— Start of PROVIDED DATA —

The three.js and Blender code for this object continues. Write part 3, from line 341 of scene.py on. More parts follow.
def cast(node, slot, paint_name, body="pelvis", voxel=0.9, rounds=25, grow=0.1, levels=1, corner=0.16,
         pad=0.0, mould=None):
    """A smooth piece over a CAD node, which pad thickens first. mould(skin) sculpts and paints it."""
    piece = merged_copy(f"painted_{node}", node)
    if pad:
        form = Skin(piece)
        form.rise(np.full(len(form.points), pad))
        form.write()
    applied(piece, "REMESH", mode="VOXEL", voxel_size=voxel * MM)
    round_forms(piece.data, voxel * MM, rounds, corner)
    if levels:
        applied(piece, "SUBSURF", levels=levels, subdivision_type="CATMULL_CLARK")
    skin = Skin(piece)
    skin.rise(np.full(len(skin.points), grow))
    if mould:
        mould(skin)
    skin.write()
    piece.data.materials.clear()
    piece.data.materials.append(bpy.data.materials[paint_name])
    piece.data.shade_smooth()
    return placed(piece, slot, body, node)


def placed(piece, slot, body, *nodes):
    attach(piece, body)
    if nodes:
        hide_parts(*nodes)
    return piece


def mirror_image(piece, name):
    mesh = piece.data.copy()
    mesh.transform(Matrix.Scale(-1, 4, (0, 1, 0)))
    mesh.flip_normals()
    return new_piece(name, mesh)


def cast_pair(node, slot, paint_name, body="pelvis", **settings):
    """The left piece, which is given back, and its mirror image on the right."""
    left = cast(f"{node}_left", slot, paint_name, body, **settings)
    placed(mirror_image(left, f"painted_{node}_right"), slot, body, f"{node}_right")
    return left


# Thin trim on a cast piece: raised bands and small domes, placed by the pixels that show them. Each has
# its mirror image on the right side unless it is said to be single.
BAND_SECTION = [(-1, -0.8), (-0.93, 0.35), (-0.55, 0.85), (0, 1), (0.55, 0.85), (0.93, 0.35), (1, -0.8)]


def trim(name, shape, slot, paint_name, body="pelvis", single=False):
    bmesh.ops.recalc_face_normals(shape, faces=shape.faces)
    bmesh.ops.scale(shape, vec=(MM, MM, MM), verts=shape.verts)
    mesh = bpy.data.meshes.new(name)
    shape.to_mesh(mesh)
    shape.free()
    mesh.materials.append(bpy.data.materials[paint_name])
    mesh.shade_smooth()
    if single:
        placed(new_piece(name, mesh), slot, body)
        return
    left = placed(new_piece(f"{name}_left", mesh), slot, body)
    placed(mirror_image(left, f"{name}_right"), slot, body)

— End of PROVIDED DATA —
— Start of PROVIDED DATA —

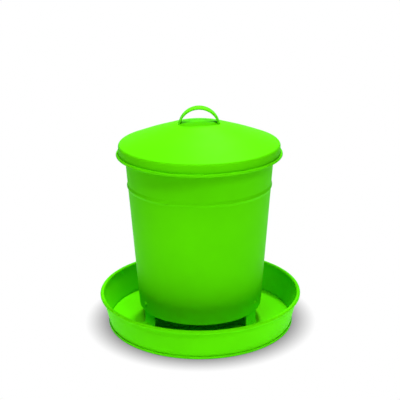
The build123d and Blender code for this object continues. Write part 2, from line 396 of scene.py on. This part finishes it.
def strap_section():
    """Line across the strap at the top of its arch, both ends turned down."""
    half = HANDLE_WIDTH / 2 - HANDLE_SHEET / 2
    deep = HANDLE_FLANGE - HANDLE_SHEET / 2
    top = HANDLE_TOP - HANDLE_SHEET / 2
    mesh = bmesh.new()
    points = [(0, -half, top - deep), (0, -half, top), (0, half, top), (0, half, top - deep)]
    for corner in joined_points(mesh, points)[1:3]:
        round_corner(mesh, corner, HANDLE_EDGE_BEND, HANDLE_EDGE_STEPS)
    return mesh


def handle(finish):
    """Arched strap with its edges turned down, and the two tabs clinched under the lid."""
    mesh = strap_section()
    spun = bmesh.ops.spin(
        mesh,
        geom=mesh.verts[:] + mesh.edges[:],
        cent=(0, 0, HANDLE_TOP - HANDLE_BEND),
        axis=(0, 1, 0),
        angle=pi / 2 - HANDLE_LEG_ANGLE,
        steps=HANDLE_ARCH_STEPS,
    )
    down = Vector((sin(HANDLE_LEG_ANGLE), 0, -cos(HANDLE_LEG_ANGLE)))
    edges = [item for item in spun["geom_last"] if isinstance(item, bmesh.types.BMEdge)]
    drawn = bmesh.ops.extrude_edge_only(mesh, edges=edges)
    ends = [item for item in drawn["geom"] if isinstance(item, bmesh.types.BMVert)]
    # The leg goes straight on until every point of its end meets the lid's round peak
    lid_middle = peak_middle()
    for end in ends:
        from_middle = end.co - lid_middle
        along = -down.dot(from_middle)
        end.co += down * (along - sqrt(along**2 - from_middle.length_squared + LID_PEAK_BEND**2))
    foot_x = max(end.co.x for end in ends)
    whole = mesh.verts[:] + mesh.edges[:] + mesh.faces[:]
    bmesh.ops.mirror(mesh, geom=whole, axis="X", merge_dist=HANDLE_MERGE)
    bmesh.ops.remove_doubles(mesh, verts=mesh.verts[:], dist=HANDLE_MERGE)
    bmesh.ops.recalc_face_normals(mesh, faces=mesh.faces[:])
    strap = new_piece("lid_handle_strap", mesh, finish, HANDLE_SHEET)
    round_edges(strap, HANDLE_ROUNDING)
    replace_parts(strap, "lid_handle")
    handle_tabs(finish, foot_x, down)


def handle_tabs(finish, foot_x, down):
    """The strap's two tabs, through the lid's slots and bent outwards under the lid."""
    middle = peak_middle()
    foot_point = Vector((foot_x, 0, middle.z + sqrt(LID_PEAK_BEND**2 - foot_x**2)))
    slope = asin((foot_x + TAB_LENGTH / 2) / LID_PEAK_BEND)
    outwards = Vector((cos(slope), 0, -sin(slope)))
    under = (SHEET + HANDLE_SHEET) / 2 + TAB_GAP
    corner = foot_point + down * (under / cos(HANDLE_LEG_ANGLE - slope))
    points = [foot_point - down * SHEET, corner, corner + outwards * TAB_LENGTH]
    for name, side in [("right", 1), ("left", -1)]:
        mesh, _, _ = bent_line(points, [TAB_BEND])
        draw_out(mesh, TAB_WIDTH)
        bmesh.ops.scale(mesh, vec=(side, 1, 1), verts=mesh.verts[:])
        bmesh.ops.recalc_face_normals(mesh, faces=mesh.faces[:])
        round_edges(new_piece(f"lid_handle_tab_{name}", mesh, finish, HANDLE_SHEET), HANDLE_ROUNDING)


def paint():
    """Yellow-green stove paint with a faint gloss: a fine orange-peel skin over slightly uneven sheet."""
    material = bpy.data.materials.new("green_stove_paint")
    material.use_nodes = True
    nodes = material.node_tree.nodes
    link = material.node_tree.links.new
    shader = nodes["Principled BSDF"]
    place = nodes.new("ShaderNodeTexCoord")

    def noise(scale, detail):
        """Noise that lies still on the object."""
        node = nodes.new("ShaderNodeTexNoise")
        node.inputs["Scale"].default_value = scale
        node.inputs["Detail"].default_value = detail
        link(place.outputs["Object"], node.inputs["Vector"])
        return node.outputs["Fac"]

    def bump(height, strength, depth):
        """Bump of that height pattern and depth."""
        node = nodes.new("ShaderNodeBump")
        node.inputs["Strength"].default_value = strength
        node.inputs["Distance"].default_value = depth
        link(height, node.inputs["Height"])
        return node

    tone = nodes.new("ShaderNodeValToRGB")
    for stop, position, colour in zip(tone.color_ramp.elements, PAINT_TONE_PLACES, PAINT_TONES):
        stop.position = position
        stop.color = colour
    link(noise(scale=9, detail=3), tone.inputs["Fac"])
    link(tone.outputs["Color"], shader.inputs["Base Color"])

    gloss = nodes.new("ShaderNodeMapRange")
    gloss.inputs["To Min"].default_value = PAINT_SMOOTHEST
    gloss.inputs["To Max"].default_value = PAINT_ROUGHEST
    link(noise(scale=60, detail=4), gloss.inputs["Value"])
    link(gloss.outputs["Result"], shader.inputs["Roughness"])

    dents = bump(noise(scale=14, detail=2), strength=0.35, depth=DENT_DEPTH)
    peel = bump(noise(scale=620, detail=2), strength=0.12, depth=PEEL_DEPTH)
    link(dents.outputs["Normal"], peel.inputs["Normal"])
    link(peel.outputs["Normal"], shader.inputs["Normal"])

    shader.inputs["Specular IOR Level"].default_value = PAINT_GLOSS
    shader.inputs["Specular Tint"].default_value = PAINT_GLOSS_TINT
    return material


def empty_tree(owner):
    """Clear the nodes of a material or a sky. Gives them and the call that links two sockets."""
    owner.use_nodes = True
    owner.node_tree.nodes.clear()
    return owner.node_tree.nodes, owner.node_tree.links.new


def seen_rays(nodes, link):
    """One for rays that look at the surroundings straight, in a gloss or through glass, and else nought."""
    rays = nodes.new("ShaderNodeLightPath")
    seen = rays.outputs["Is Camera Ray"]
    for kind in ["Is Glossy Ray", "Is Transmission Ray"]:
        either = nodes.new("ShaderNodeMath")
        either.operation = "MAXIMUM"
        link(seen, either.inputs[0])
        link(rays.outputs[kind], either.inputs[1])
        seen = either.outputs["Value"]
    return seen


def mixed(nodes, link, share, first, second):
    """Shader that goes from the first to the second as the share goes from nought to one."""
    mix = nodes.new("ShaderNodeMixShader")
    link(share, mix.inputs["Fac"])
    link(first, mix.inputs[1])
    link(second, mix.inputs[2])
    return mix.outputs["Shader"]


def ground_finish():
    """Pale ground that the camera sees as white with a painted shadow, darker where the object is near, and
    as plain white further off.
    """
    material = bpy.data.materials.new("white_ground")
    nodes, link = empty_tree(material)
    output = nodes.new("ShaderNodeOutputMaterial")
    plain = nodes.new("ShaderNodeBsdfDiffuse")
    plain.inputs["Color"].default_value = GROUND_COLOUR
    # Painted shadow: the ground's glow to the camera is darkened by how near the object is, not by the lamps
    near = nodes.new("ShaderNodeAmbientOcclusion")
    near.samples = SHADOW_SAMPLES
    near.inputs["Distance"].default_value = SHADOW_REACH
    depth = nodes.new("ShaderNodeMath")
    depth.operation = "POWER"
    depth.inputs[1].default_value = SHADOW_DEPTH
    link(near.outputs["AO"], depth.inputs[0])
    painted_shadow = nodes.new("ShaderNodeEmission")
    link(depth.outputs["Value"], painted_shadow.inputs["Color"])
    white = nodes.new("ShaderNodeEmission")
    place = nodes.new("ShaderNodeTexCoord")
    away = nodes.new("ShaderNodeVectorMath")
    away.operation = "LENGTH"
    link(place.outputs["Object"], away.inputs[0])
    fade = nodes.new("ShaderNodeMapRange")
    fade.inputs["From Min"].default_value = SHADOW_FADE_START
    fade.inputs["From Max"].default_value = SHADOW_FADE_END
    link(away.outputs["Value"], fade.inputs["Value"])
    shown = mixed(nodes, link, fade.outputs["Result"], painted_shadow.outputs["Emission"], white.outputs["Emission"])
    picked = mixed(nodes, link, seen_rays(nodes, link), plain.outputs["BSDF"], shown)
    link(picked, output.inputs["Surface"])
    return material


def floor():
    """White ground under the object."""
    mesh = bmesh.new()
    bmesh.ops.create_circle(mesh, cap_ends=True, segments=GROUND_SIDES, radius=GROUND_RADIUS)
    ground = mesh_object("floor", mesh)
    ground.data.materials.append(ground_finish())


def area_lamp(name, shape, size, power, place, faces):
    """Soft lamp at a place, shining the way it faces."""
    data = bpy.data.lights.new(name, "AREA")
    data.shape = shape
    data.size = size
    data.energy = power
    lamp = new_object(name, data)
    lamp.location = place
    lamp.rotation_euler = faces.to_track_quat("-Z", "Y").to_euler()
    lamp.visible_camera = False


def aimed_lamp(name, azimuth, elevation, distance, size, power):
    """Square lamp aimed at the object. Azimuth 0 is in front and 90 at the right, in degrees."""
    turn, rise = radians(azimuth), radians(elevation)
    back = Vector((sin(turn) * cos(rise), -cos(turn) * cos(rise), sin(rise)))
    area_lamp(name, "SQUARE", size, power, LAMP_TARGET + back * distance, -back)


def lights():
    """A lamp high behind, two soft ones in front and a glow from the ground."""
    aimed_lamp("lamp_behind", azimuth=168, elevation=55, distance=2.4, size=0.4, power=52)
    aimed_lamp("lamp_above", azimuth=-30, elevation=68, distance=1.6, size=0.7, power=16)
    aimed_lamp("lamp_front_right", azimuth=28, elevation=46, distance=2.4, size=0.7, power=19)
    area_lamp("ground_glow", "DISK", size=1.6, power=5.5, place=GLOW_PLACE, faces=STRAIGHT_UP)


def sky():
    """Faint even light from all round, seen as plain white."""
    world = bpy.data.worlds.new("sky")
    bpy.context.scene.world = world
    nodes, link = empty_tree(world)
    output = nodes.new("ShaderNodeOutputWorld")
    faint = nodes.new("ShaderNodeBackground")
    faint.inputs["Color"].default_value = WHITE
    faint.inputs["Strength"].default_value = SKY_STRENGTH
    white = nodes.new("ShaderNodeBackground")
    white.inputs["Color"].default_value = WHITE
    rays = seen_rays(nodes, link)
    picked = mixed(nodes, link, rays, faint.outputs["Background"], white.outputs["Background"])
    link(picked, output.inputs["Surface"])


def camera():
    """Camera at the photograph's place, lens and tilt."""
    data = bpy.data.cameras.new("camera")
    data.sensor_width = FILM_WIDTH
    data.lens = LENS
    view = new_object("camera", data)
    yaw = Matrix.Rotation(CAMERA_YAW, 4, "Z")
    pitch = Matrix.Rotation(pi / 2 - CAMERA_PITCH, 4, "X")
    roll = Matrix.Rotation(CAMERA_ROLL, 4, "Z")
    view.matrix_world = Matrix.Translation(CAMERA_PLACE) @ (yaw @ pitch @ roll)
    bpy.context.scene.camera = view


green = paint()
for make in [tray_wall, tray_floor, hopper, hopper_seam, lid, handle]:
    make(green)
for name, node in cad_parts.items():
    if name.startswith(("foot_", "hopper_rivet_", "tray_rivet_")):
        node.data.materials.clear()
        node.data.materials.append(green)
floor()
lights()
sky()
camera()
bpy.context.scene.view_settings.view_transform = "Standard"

— End of PROVIDED DATA —
— Start of PROVIDED DATA —

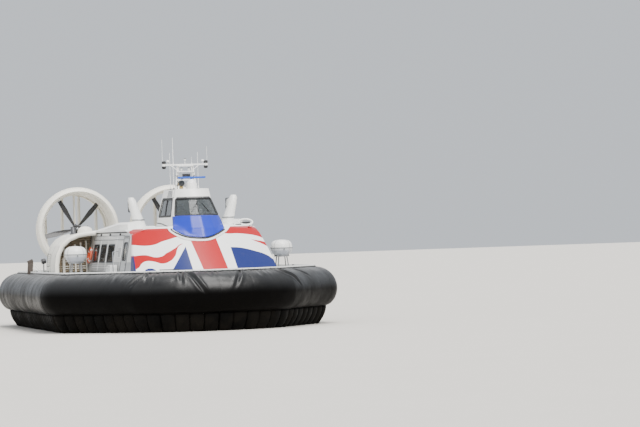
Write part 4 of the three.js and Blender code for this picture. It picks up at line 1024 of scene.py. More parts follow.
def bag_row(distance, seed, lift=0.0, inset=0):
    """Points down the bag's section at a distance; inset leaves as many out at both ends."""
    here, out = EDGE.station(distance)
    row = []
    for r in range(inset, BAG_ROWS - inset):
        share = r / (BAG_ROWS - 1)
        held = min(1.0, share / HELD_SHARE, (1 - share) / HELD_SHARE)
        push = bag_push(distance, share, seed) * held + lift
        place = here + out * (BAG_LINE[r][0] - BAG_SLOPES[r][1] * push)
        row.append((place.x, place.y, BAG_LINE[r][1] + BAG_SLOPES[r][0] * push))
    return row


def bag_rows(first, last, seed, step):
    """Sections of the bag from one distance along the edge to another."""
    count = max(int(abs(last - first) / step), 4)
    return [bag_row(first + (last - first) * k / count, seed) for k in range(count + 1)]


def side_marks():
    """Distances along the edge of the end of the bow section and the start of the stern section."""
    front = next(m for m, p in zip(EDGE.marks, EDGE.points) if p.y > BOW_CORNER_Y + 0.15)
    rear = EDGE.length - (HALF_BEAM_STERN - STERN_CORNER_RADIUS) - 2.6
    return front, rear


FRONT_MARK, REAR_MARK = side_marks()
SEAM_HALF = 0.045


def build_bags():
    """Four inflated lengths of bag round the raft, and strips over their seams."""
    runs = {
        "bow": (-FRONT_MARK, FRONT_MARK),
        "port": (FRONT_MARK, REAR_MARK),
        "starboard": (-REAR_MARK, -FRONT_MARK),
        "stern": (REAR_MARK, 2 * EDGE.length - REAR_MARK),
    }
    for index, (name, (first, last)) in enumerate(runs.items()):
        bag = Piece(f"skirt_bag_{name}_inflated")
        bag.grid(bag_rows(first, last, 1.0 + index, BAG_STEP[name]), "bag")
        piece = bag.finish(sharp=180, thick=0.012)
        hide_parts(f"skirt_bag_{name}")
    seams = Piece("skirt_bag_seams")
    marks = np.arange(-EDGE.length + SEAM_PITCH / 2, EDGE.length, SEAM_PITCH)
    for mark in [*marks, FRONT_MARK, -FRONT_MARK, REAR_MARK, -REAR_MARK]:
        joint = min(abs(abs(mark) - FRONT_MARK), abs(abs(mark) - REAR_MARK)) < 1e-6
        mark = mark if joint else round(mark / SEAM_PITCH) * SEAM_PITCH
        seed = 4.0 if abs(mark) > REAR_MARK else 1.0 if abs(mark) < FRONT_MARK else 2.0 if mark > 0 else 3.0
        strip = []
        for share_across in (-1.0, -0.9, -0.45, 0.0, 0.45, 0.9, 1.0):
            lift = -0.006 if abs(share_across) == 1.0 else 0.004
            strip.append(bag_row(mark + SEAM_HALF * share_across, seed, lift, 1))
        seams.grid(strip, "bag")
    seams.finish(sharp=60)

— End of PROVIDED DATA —

* PROBLEM DESCRIPTION *
Print, from the entries above, the line with "attach(piece, body)", the line with "return new_piece(name, mesh)" and all lines between them, exactly and with nothing else.

* WRITTEN ANSWER *
    attach(piece, body)
    if nodes:
        hide_parts(*nodes)
    return piece


def mirror_image(piece, name):
    mesh = piece.data.copy()
    mesh.transform(Matrix.Scale(-1, 4, (0, 1, 0)))
    mesh.flip_normals()
    return new_piece(name, mesh)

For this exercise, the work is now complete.